EXERCISE DESCRIPTION: Quote each record exactly, please, leaving none out.

-- start of DATA FOR THIS TASK --

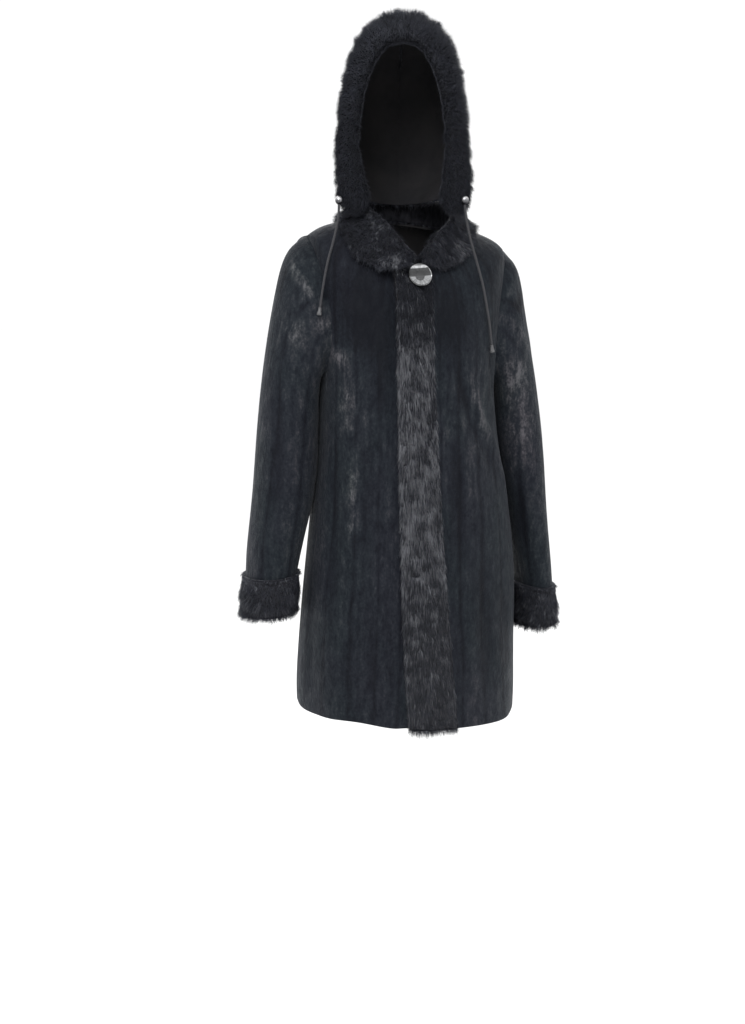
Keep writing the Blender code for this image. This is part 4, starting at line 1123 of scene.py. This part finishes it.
def make_fittings():
    braid, bell, silver = braided_cord(), tip_finish(), bead_metal()
    for side, route in (("right", CORD_RIGHT), ("left", CORD_LEFT)):
        tip = make_hard(f"cord_tip_{side}", f"satin_bell_{side}", bell)
        make_cord(side, route, braid)
        make_hard(f"bead_{side}", f"satin_bead_{side}", silver)
    make_hard("button", "polished_button", button_metal())


def make_coat():
    leather, underfur = skin_side(), under_fur()
    shades = [guard_hair(*shade) for shade in HAIR_SHADES]
    sheared = dict(outer=sheared_mink(), inner=leather)
    long_fur = dict(outer=underfur, inner=leather, shades=shades)
    long_fur_inside_too = dict(long_fur, inner=underfur)

    body = dict(sheared, outwards=out_of_body, lie=lie_on_body, creases=BODY_CREASES, sheen_and_shade=BODY_SHEEN_AND_SHADE)
    for node in ("front_right", "front_left", "back"):
        make_sheared(node, **body)
    for side, word, creases, sheen_and_shade in (
        (-1, "right", RIGHT_SLEEVE_CREASES, RIGHT_SLEEVE_SHEEN_AND_SHADE),
        (1, "left", LEFT_SLEEVE_CREASES, LEFT_SLEEVE_SHEEN_AND_SHADE),
    ):
        make_sheared(
            f"sleeve_{word}", out_of_sleeve(side), lie_on_sleeve(side), creases, sheen_and_shade, **sheared
        )

    make_long(
        "front_band", out_of_body, nap=nap_band, light=band_sheen_and_shade, flat=flat_at_hem, **BAND_HAIR, **long_fur
    )
    make_long("collar", out_of_body, nap=nap_collar, light=collar_highlights, **COLLAR_HAIR, **long_fur_inside_too)
    cuff_fur = dict(CUFF_HAIR, nap=everywhere(CUFF_NAP), light=everywhere(CUFF_FUR), flat=flat_at_top)
    hood_fur = dict(HOOD_HAIR, nap=everywhere(HOOD_NAP), light=everywhere(HOOD_FUR))
    rim_fur = dict(RIM_HAIR, nap=nap_rim, light=everywhere(HOOD_FUR))
    for side, word in ((-1, "right"), (1, "left")):
        make_long(f"cuff_{word}", out_of_sleeve(side), seed=CUFF_SEEDS[word], **cuff_fur, **long_fur)
        make_long(f"hood_{word}", out_of_hood, seed=HOOD_SEEDS[word], **hood_fur, **long_fur)
    make_long("hood_rim", out_of_hood, **rim_fur, **long_fur_inside_too)


# ---- run ----
set_camera()
set_studio()
make_fittings()
make_coat()
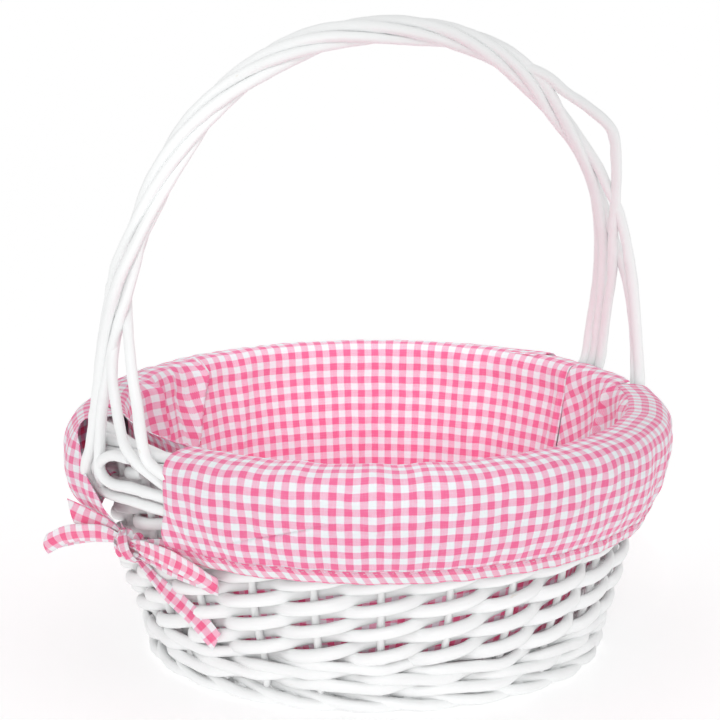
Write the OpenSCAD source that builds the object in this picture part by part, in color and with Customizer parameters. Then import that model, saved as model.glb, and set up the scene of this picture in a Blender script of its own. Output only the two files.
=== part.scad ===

-- end of DATA FOR THIS TASK --

ANSWER TO THE EXERCISE:
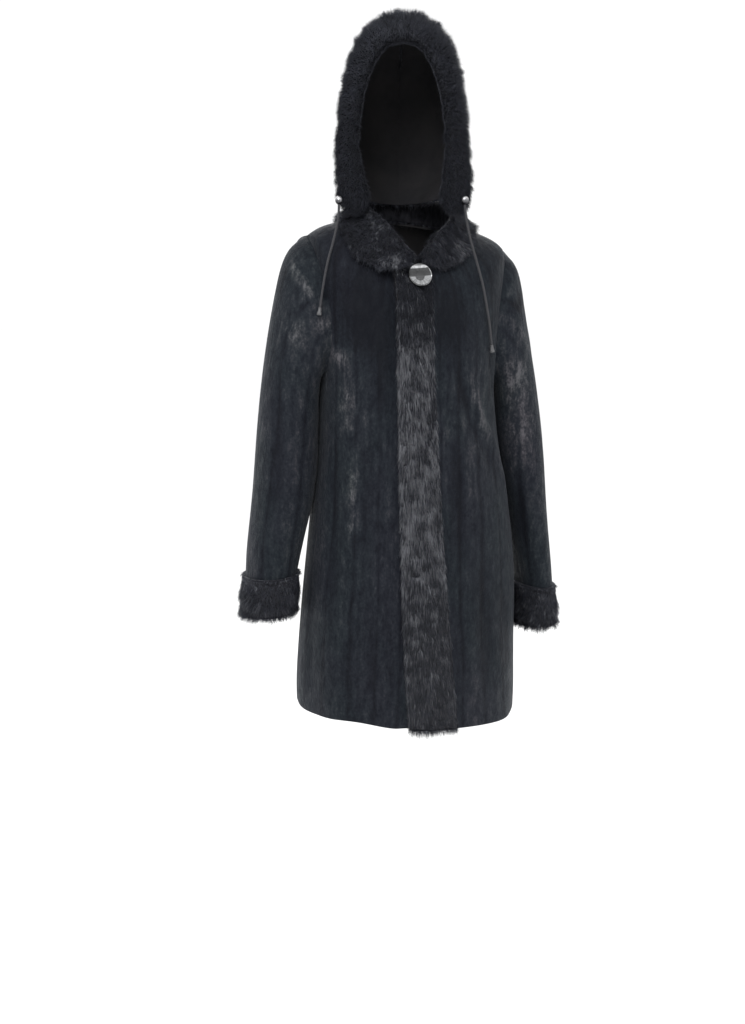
Keep writing the Blender code for this image. This is part 4, starting at line 1123 of scene.py. This part finishes it.
def make_fittings():
    braid, bell, silver = braided_cord(), tip_finish(), bead_metal()
    for side, route in (("right", CORD_RIGHT), ("left", CORD_LEFT)):
        tip = make_hard(f"cord_tip_{side}", f"satin_bell_{side}", bell)
        make_cord(side, route, braid)
        make_hard(f"bead_{side}", f"satin_bead_{side}", silver)
    make_hard("button", "polished_button", button_metal())


def make_coat():
    leather, underfur = skin_side(), under_fur()
    shades = [guard_hair(*shade) for shade in HAIR_SHADES]
    sheared = dict(outer=sheared_mink(), inner=leather)
    long_fur = dict(outer=underfur, inner=leather, shades=shades)
    long_fur_inside_too = dict(long_fur, inner=underfur)

    body = dict(sheared, outwards=out_of_body, lie=lie_on_body, creases=BODY_CREASES, sheen_and_shade=BODY_SHEEN_AND_SHADE)
    for node in ("front_right", "front_left", "back"):
        make_sheared(node, **body)
    for side, word, creases, sheen_and_shade in (
        (-1, "right", RIGHT_SLEEVE_CREASES, RIGHT_SLEEVE_SHEEN_AND_SHADE),
        (1, "left", LEFT_SLEEVE_CREASES, LEFT_SLEEVE_SHEEN_AND_SHADE),
    ):
        make_sheared(
            f"sleeve_{word}", out_of_sleeve(side), lie_on_sleeve(side), creases, sheen_and_shade, **sheared
        )

    make_long(
        "front_band", out_of_body, nap=nap_band, light=band_sheen_and_shade, flat=flat_at_hem, **BAND_HAIR, **long_fur
    )
    make_long("collar", out_of_body, nap=nap_collar, light=collar_highlights, **COLLAR_HAIR, **long_fur_inside_too)
    cuff_fur = dict(CUFF_HAIR, nap=everywhere(CUFF_NAP), light=everywhere(CUFF_FUR), flat=flat_at_top)
    hood_fur = dict(HOOD_HAIR, nap=everywhere(HOOD_NAP), light=everywhere(HOOD_FUR))
    rim_fur = dict(RIM_HAIR, nap=nap_rim, light=everywhere(HOOD_FUR))
    for side, word in ((-1, "right"), (1, "left")):
        make_long(f"cuff_{word}", out_of_sleeve(side), seed=CUFF_SEEDS[word], **cuff_fur, **long_fur)
        make_long(f"hood_{word}", out_of_hood, seed=HOOD_SEEDS[word], **hood_fur, **long_fur)
    make_long("hood_rim", out_of_hood, **rim_fur, **long_fur_inside_too)


# ---- run ----
set_camera()
set_studio()
make_fittings()
make_coat()
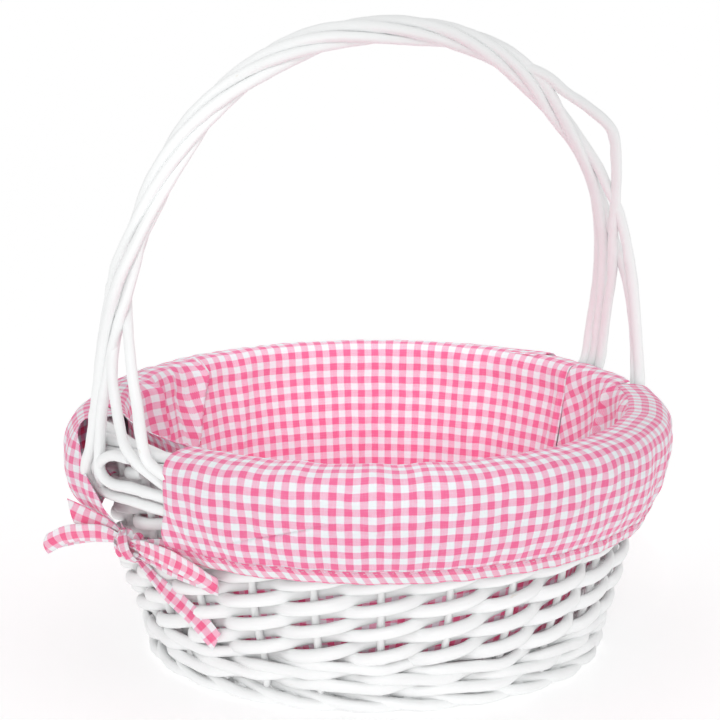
Write the OpenSCAD source that builds the object in this picture part by part, in color and with Customizer parameters. Then import that model, saved as model.glb, and set up the scene of this picture in a Blender script of its own. Output only the two files.
=== part.scad ===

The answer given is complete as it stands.